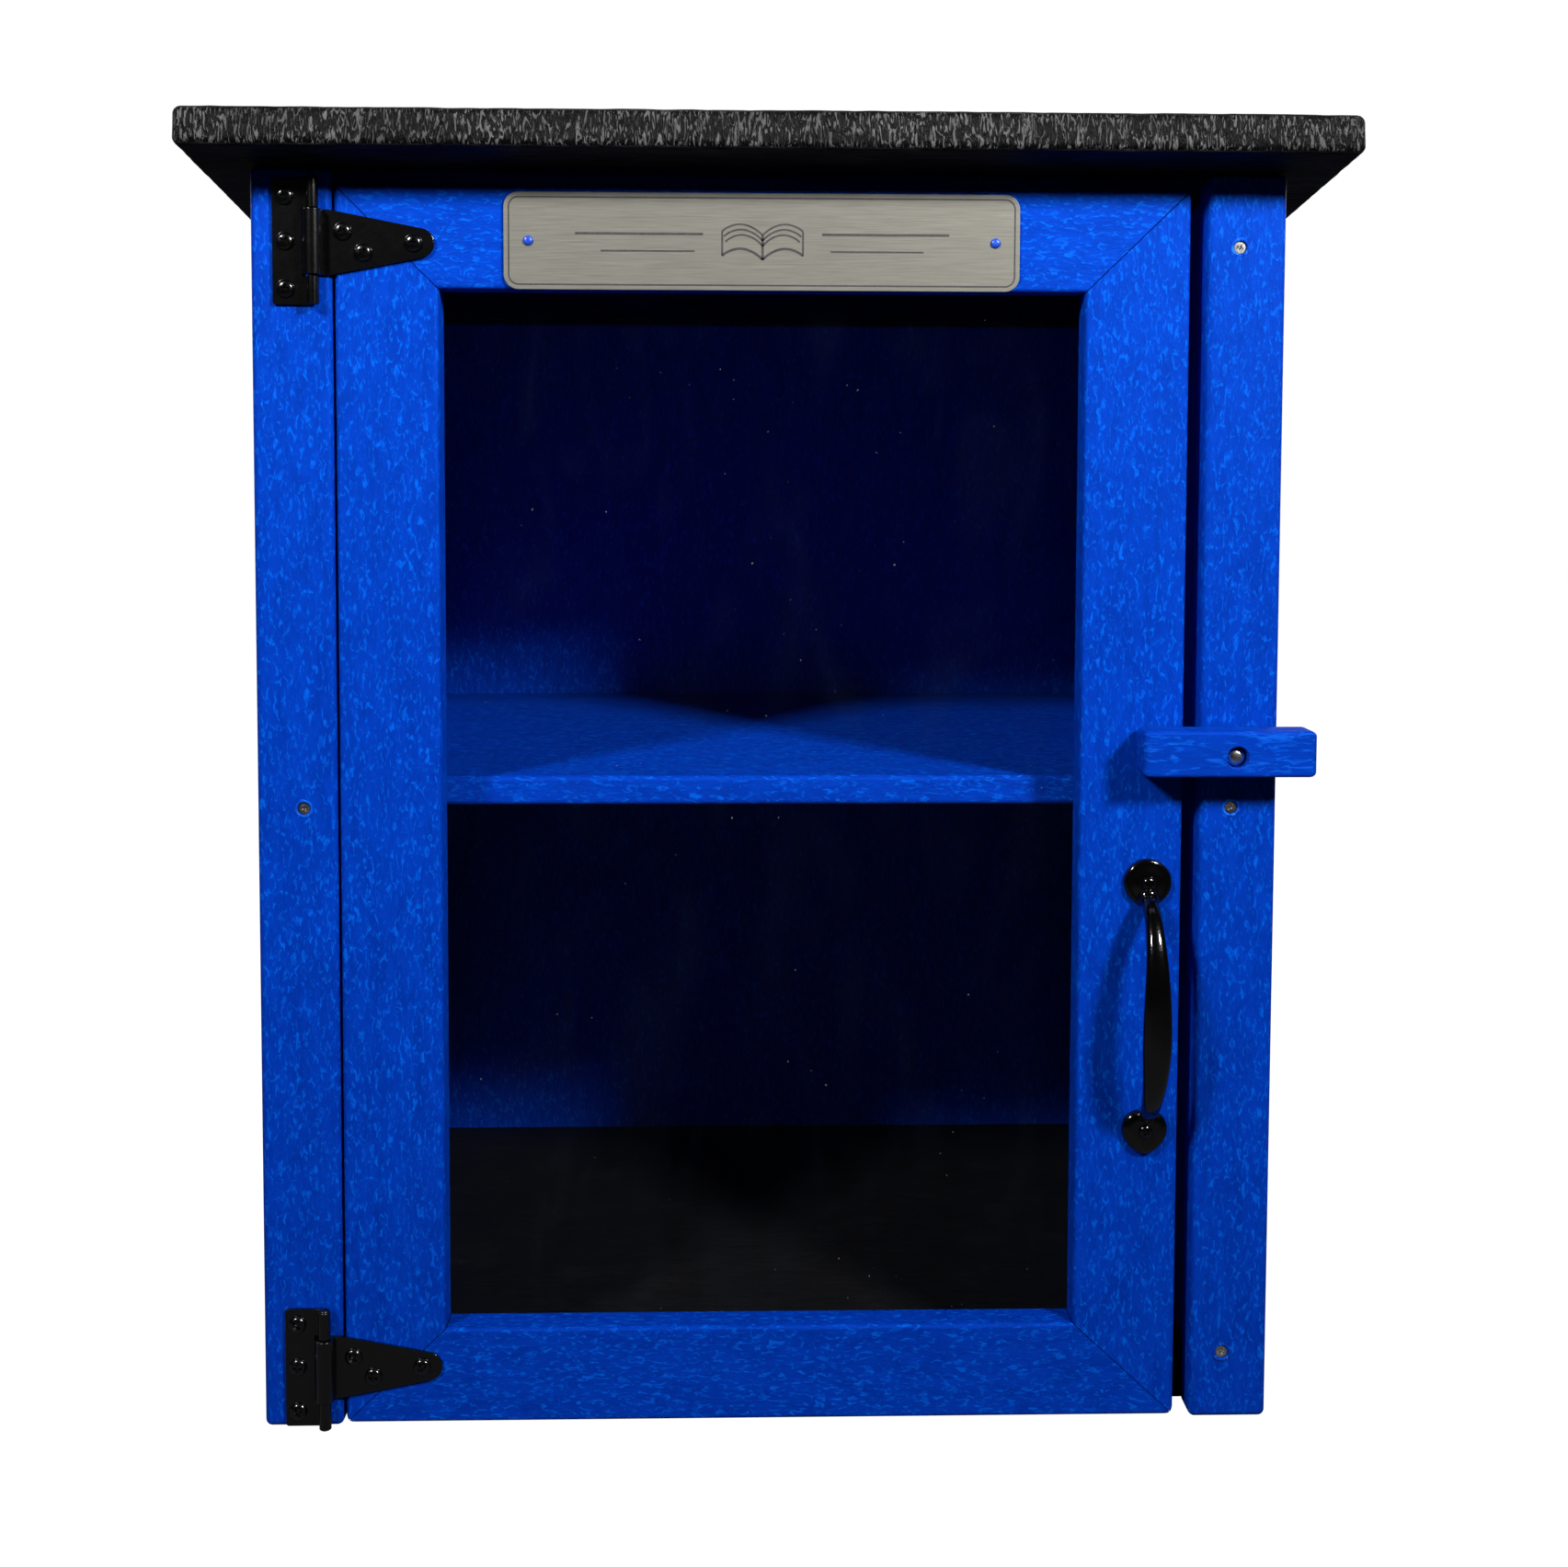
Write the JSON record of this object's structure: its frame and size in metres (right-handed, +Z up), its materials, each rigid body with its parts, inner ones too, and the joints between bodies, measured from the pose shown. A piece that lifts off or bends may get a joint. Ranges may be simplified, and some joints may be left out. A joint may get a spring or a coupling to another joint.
{
  "type": "book exchange cabinet",
  "caption": "Weatherproof cabinet of plastic boards with a shelf, a sloping roof and a framed window door on T-hinges, shut by a turn button, for leaving and taking books.",
  "frame": {"origin": "on the ground, under the centre of the bounding box (the roof's footprint)", "axes": "+Z up, -Y the side with the door, +X to the right of someone facing the door"},
  "size_m": [0.543, 0.448, 0.629],
  "materials": {
    "blue_board": "streaky blue recycled polyethylene lumber, satin with a fine fibre grain along each board",
    "black_board": "black polyethylene lumber with a pressed wavy wood grain",
    "clear_sheet": "clear acrylic sheet, polished",
    "black_enamel": "black enamel on pressed steel, semi-gloss",
    "handle_metal": "black powder coat on cast metal, semi-gloss",
    "stainless": "stainless steel screws, lightly weathered",
    "plate_metal": "satin champagne anodised plate",
    "blue_cap": "blue painted screw heads"
  },
  "bodies": {
    "cabinet": {"back_panel": "blue_board", "floor_board": "black_board", "latch_screw": "stainless", "latch_washer": "stainless", "left_front_post": "blue_board", "left_post_screw": "stainless", "left_side_panel": "blue_board", "lower_hinge_leaf": "black_enamel", "lower_hinge_pin": "black_enamel", "lower_leaf_screw_1": "black_enamel", "lower_leaf_screw_2": "black_enamel", "lower_leaf_screw_3": "black_enamel", "right_front_post": "blue_board", "right_post_screw_high": "stainless", "right_post_screw_low": "stainless", "right_post_screw_middle": "stainless", "right_side_panel": "blue_board", "roof_board": "black_board", "roof_screw_left_front": "stainless", "roof_screw_left_middle": "stainless", "roof_screw_left_rear": "stainless", "roof_screw_right_front": "stainless", "roof_screw_right_middle": "stainless", "roof_screw_right_rear": "stainless", "shelf_board": "blue_board", "upper_hinge_leaf": "black_enamel", "upper_hinge_pin": "black_enamel", "upper_leaf_screw_1": "black_enamel", "upper_leaf_screw_2": "black_enamel", "upper_leaf_screw_3": "black_enamel"},
    "door": {"door_bottom_rail": "blue_board", "door_left_stile": "blue_board", "door_right_stile": "blue_board", "door_top_rail": "blue_board", "handle_screw_lower": "handle_metal", "handle_screw_upper": "handle_metal", "lower_hinge_strap": "black_enamel", "lower_strap_screw_1": "black_enamel", "lower_strap_screw_2": "black_enamel", "lower_strap_screw_3": "black_enamel", "nameplate": "plate_metal", "nameplate_fastener_left": "blue_cap", "nameplate_fastener_right": "blue_cap", "pane_screw_left_high": "stainless", "pane_screw_left_low": "stainless", "pane_screw_left_middle": "stainless", "pane_screw_right_high": "stainless", "pane_screw_right_low": "stainless", "pane_screw_right_middle": "stainless", "pull_handle": "handle_metal", "upper_hinge_strap": "black_enamel", "upper_strap_screw_1": "black_enamel", "upper_strap_screw_2": "black_enamel", "upper_strap_screw_3": "black_enamel", "window_pane": "clear_sheet"},
    "latch": {"latch_block": "blue_board"}
  },
  "joints": [
    {"name": "door_swing", "type": "hinge", "parent": "cabinet", "child": "door", "pos_m": [-0.21425, -0.19475, 0.3], "axis": [0, 0, -1], "range_deg": [0, 170]},
    {"name": "latch_turn", "type": "hinge", "parent": "cabinet", "child": "latch", "pos_m": [0.22, -0.2, 0.33], "axis": [0, -1, 0], "continuous": true}
  ]
}
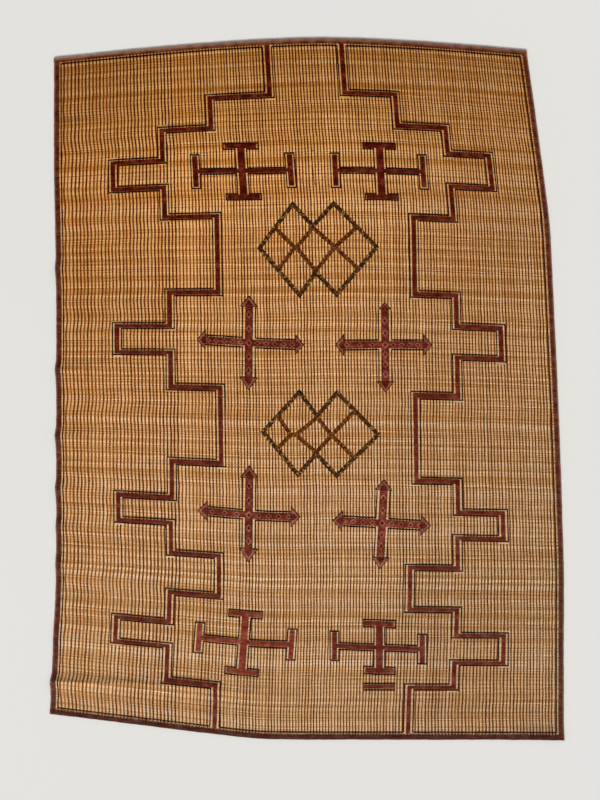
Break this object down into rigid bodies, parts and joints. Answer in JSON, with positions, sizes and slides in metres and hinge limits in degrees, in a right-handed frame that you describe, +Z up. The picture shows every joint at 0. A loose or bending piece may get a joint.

■ **WRITTEN INSTRUCTION**: Nothing should be left out: return all of the records exactly.

■ **ANSWER BELOW**:
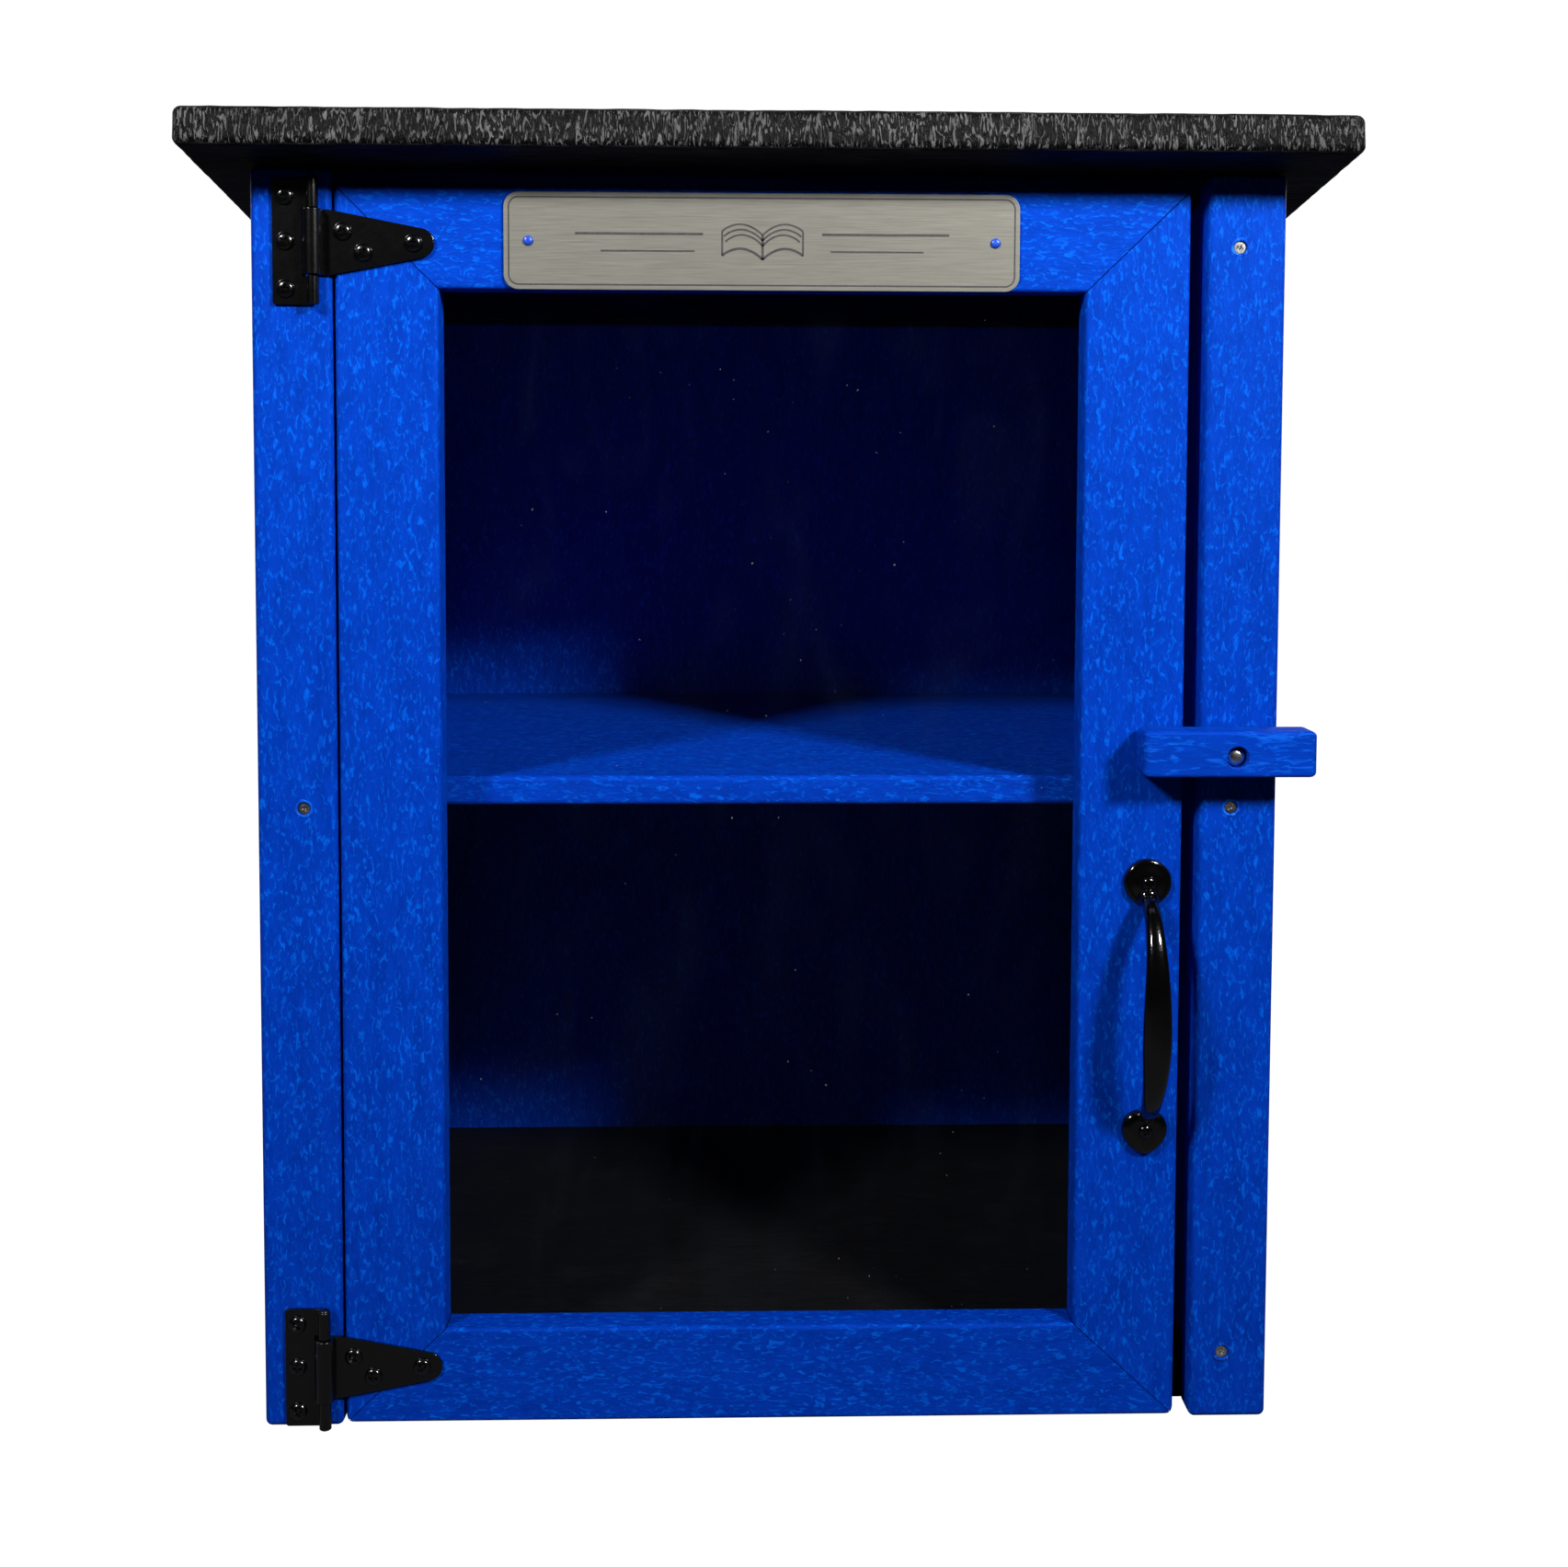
Write the JSON record of this object's structure: its frame and size in metres (right-handed, +Z up), its materials, each rigid body with its parts, inner ones too, and the joints between bodies, measured from the pose shown. A piece that lifts off or bends may get a joint. Ranges may be simplified, and some joints may be left out. A joint may get a spring or a coupling to another joint.
{
  "type": "book exchange cabinet",
  "caption": "Weatherproof cabinet of plastic boards with a shelf, a sloping roof and a framed window door on T-hinges, shut by a turn button, for leaving and taking books.",
  "frame": {"origin": "on the ground, under the centre of the bounding box (the roof's footprint)", "axes": "+Z up, -Y the side with the door, +X to the right of someone facing the door"},
  "size_m": [0.543, 0.448, 0.629],
  "materials": {
    "blue_board": "streaky blue recycled polyethylene lumber, satin with a fine fibre grain along each board",
    "black_board": "black polyethylene lumber with a pressed wavy wood grain",
    "clear_sheet": "clear acrylic sheet, polished",
    "black_enamel": "black enamel on pressed steel, semi-gloss",
    "handle_metal": "black powder coat on cast metal, semi-gloss",
    "stainless": "stainless steel screws, lightly weathered",
    "plate_metal": "satin champagne anodised plate",
    "blue_cap": "blue painted screw heads"
  },
  "bodies": {
    "cabinet": {"back_panel": "blue_board", "floor_board": "black_board", "latch_screw": "stainless", "latch_washer": "stainless", "left_front_post": "blue_board", "left_post_screw": "stainless", "left_side_panel": "blue_board", "lower_hinge_leaf": "black_enamel", "lower_hinge_pin": "black_enamel", "lower_leaf_screw_1": "black_enamel", "lower_leaf_screw_2": "black_enamel", "lower_leaf_screw_3": "black_enamel", "right_front_post": "blue_board", "right_post_screw_high": "stainless", "right_post_screw_low": "stainless", "right_post_screw_middle": "stainless", "right_side_panel": "blue_board", "roof_board": "black_board", "roof_screw_left_front": "stainless", "roof_screw_left_middle": "stainless", "roof_screw_left_rear": "stainless", "roof_screw_right_front": "stainless", "roof_screw_right_middle": "stainless", "roof_screw_right_rear": "stainless", "shelf_board": "blue_board", "upper_hinge_leaf": "black_enamel", "upper_hinge_pin": "black_enamel", "upper_leaf_screw_1": "black_enamel", "upper_leaf_screw_2": "black_enamel", "upper_leaf_screw_3": "black_enamel"},
    "door": {"door_bottom_rail": "blue_board", "door_left_stile": "blue_board", "door_right_stile": "blue_board", "door_top_rail": "blue_board", "handle_screw_lower": "handle_metal", "handle_screw_upper": "handle_metal", "lower_hinge_strap": "black_enamel", "lower_strap_screw_1": "black_enamel", "lower_strap_screw_2": "black_enamel", "lower_strap_screw_3": "black_enamel", "nameplate": "plate_metal", "nameplate_fastener_left": "blue_cap", "nameplate_fastener_right": "blue_cap", "pane_screw_left_high": "stainless", "pane_screw_left_low": "stainless", "pane_screw_left_middle": "stainless", "pane_screw_right_high": "stainless", "pane_screw_right_low": "stainless", "pane_screw_right_middle": "stainless", "pull_handle": "handle_metal", "upper_hinge_strap": "black_enamel", "upper_strap_screw_1": "black_enamel", "upper_strap_screw_2": "black_enamel", "upper_strap_screw_3": "black_enamel", "window_pane": "clear_sheet"},
    "latch": {"latch_block": "blue_board"}
  },
  "joints": [
    {"name": "door_swing", "type": "hinge", "parent": "cabinet", "child": "door", "pos_m": [-0.21425, -0.19475, 0.3], "axis": [0, 0, -1], "range_deg": [0, 170]},
    {"name": "latch_turn", "type": "hinge", "parent": "cabinet", "child": "latch", "pos_m": [0.22, -0.2, 0.33], "axis": [0, -1, 0], "continuous": true}
  ]
}
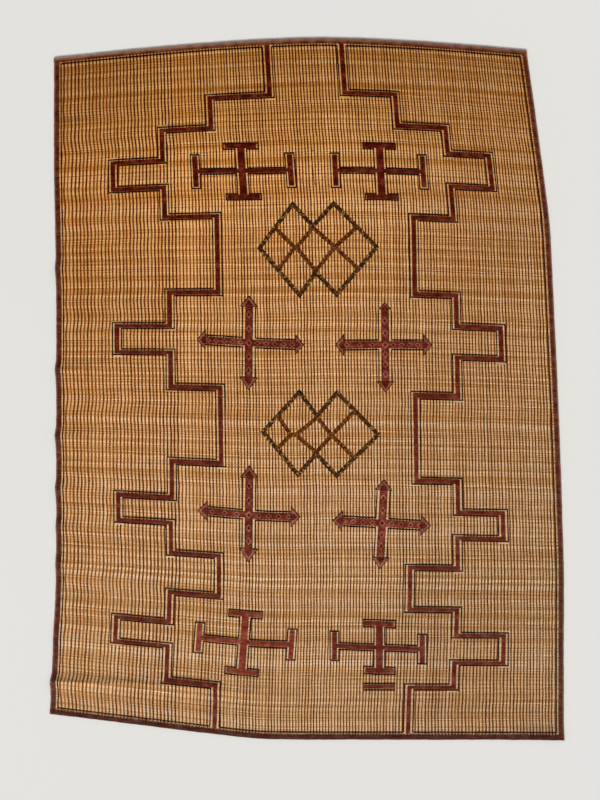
Break this object down into rigid bodies, parts and joints. Answer in JSON, with positions, sizes and slides in metres and hinge limits in degrees, in a right-handed frame that you describe, +Z up. The picture shows every joint at 0. A loose or bending piece may get a joint.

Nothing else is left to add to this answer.